- To do -
Quote exactly the lines from the line containing "const tray = new THREE.Group();" to the line containing "obj.matrix_parent_inverse = Matrix.Identity(4)", both lines included, please, and nothing more.

- Data lines -
________________________________________

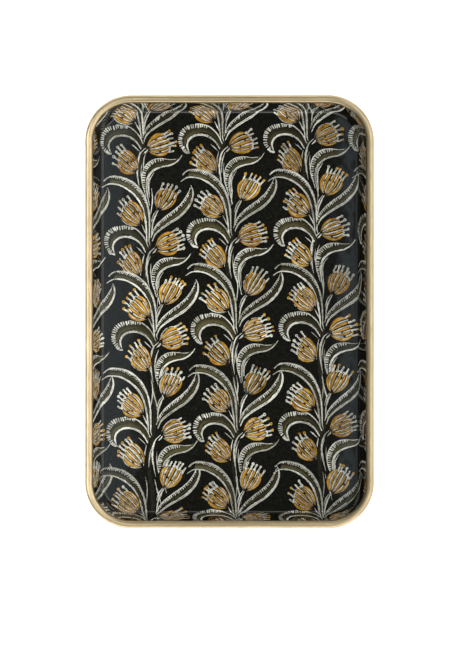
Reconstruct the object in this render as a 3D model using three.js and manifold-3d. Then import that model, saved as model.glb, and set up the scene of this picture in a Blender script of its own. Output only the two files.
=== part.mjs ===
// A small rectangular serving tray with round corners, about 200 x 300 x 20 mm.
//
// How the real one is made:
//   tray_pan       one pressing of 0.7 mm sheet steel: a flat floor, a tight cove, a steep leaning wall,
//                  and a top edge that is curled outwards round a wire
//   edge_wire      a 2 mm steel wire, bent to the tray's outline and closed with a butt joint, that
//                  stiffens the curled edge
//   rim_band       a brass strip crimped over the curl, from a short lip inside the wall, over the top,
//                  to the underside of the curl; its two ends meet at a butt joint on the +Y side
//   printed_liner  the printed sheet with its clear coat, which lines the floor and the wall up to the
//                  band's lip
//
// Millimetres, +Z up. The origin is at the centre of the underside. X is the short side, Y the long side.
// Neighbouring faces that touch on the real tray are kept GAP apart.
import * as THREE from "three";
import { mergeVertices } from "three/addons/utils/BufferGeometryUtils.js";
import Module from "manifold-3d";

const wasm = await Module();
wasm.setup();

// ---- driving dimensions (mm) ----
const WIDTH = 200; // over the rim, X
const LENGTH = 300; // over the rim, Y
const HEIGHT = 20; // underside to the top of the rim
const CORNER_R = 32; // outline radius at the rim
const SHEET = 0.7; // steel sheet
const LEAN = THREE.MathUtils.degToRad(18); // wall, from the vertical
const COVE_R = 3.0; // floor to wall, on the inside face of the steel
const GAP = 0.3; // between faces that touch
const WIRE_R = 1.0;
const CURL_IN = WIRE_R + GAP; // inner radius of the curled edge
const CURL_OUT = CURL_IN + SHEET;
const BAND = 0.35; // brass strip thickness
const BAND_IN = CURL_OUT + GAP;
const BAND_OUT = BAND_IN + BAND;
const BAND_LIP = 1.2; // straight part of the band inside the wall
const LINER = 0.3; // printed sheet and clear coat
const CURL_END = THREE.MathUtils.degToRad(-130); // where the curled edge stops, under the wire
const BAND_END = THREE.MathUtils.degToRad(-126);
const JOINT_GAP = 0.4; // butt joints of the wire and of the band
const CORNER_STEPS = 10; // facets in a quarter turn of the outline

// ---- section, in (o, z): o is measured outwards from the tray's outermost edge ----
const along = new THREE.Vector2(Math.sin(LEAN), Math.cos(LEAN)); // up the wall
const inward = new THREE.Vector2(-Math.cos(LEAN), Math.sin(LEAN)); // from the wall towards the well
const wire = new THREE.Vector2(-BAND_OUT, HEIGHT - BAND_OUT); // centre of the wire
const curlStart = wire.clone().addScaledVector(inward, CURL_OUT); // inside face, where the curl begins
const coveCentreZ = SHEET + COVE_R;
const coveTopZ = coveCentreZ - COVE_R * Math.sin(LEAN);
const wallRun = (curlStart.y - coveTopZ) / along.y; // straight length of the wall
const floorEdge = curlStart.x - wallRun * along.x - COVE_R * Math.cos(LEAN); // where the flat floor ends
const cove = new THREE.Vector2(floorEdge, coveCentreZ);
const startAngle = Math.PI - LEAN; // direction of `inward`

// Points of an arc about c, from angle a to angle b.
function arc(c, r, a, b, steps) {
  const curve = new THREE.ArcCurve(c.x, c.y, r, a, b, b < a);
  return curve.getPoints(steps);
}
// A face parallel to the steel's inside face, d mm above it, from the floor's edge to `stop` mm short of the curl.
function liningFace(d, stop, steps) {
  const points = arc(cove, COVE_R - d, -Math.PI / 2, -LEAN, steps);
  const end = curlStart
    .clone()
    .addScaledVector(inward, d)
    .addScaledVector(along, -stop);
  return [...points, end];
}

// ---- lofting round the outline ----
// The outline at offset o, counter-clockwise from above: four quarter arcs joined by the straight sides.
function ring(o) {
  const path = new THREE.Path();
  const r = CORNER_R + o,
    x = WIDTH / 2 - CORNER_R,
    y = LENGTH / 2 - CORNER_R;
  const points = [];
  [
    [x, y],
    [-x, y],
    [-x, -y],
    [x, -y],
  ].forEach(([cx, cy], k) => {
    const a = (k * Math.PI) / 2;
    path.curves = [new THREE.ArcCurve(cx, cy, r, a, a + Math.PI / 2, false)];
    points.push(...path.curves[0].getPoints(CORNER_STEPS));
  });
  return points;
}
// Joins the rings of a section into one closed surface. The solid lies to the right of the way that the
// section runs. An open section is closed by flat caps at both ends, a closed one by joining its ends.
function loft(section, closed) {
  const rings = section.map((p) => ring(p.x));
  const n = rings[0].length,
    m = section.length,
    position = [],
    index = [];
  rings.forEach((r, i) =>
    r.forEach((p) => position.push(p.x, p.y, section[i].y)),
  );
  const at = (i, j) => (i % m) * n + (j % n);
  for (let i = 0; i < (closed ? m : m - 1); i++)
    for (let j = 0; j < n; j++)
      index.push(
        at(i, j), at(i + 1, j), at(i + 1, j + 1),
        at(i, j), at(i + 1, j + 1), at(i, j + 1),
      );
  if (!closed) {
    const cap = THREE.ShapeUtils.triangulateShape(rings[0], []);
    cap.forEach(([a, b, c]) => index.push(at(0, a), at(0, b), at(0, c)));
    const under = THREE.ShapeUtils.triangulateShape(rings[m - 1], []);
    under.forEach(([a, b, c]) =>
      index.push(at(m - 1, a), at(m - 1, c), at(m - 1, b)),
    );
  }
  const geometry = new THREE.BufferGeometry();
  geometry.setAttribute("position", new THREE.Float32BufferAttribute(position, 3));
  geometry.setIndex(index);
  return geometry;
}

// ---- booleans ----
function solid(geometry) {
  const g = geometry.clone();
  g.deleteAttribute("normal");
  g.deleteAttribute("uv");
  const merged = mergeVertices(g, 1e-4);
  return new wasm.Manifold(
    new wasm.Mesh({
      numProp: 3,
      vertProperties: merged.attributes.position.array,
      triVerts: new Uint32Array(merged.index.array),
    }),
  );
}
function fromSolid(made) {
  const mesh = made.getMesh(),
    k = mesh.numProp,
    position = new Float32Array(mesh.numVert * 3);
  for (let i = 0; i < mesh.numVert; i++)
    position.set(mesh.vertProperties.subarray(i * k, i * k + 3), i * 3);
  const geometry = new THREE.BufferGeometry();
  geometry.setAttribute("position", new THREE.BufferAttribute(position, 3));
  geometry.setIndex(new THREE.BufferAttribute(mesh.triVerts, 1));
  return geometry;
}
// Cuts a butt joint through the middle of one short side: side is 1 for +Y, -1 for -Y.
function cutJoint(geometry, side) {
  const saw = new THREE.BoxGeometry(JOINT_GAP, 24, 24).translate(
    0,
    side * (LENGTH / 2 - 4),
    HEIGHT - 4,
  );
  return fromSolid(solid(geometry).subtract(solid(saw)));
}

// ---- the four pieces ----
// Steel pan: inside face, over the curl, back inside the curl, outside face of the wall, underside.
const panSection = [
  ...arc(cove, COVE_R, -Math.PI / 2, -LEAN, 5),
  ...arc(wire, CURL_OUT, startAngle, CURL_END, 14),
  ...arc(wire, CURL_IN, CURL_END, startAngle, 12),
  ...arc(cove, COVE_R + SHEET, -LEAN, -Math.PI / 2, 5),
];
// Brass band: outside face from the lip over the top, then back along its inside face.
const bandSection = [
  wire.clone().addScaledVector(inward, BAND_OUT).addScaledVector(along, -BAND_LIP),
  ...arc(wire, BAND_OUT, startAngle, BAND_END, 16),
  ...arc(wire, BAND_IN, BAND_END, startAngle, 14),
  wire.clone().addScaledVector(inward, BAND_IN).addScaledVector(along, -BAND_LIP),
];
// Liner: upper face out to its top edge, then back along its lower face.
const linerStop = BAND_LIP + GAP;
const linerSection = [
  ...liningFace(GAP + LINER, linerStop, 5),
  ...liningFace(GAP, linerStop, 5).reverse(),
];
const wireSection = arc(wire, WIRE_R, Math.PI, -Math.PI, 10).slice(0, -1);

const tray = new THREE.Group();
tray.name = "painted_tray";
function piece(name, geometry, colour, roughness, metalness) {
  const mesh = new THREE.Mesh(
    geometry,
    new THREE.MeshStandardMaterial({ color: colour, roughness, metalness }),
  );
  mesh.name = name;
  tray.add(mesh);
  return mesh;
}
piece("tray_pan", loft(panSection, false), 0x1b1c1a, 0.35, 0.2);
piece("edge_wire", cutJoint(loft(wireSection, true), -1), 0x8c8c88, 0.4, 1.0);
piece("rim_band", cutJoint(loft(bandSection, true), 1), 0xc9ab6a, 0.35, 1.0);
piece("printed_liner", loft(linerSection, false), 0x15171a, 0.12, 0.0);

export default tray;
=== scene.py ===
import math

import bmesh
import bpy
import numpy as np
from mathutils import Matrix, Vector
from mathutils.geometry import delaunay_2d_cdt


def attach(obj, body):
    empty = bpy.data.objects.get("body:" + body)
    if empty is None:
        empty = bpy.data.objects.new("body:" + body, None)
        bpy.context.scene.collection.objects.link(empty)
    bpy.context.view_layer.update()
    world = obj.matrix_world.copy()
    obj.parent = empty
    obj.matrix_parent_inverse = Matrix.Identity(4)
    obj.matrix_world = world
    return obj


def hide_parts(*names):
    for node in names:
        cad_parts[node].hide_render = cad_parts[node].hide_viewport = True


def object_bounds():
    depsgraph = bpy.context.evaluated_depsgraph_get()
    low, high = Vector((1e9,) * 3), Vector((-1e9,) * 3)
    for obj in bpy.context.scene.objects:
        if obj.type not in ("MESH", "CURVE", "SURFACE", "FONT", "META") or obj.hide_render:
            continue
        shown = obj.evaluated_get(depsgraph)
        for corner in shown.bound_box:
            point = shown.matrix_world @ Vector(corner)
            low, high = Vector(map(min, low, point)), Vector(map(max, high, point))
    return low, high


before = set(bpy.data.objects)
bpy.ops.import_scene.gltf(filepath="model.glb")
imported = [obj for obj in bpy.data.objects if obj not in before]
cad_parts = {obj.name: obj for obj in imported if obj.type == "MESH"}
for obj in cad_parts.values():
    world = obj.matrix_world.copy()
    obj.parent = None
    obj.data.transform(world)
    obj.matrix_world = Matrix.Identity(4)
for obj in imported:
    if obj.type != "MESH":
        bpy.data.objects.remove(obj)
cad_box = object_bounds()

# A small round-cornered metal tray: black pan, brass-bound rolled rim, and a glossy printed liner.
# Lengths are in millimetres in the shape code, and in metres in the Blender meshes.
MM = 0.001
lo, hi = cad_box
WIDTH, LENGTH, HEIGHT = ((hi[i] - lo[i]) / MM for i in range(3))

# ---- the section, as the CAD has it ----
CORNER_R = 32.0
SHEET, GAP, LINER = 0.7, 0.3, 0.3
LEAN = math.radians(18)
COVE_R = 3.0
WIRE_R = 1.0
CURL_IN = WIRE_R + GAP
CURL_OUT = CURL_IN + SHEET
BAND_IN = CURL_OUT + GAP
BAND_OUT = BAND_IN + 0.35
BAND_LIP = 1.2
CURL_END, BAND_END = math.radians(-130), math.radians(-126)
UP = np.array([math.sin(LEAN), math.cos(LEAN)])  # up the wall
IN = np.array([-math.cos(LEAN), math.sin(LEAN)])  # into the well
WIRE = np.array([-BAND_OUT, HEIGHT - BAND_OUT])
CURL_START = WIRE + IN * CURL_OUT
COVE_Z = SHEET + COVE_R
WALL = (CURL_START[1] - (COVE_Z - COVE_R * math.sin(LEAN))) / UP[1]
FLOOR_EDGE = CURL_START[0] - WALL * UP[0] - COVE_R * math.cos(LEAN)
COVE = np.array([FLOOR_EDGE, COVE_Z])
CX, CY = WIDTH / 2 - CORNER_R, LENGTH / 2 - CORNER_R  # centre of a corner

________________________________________

- Exercise result -
const tray = new THREE.Group();
tray.name = "painted_tray";
function piece(name, geometry, colour, roughness, metalness) {
  const mesh = new THREE.Mesh(
    geometry,
    new THREE.MeshStandardMaterial({ color: colour, roughness, metalness }),
  );
  mesh.name = name;
  tray.add(mesh);
  return mesh;
}
piece("tray_pan", loft(panSection, false), 0x1b1c1a, 0.35, 0.2);
piece("edge_wire", cutJoint(loft(wireSection, true), -1), 0x8c8c88, 0.4, 1.0);
piece("rim_band", cutJoint(loft(bandSection, true), 1), 0xc9ab6a, 0.35, 1.0);
piece("printed_liner", loft(linerSection, false), 0x15171a, 0.12, 0.0);

export default tray;
=== scene.py ===
import math

import bmesh
import bpy
import numpy as np
from mathutils import Matrix, Vector
from mathutils.geometry import delaunay_2d_cdt


def attach(obj, body):
    empty = bpy.data.objects.get("body:" + body)
    if empty is None:
        empty = bpy.data.objects.new("body:" + body, None)
        bpy.context.scene.collection.objects.link(empty)
    bpy.context.view_layer.update()
    world = obj.matrix_world.copy()
    obj.parent = empty
    obj.matrix_parent_inverse = Matrix.Identity(4)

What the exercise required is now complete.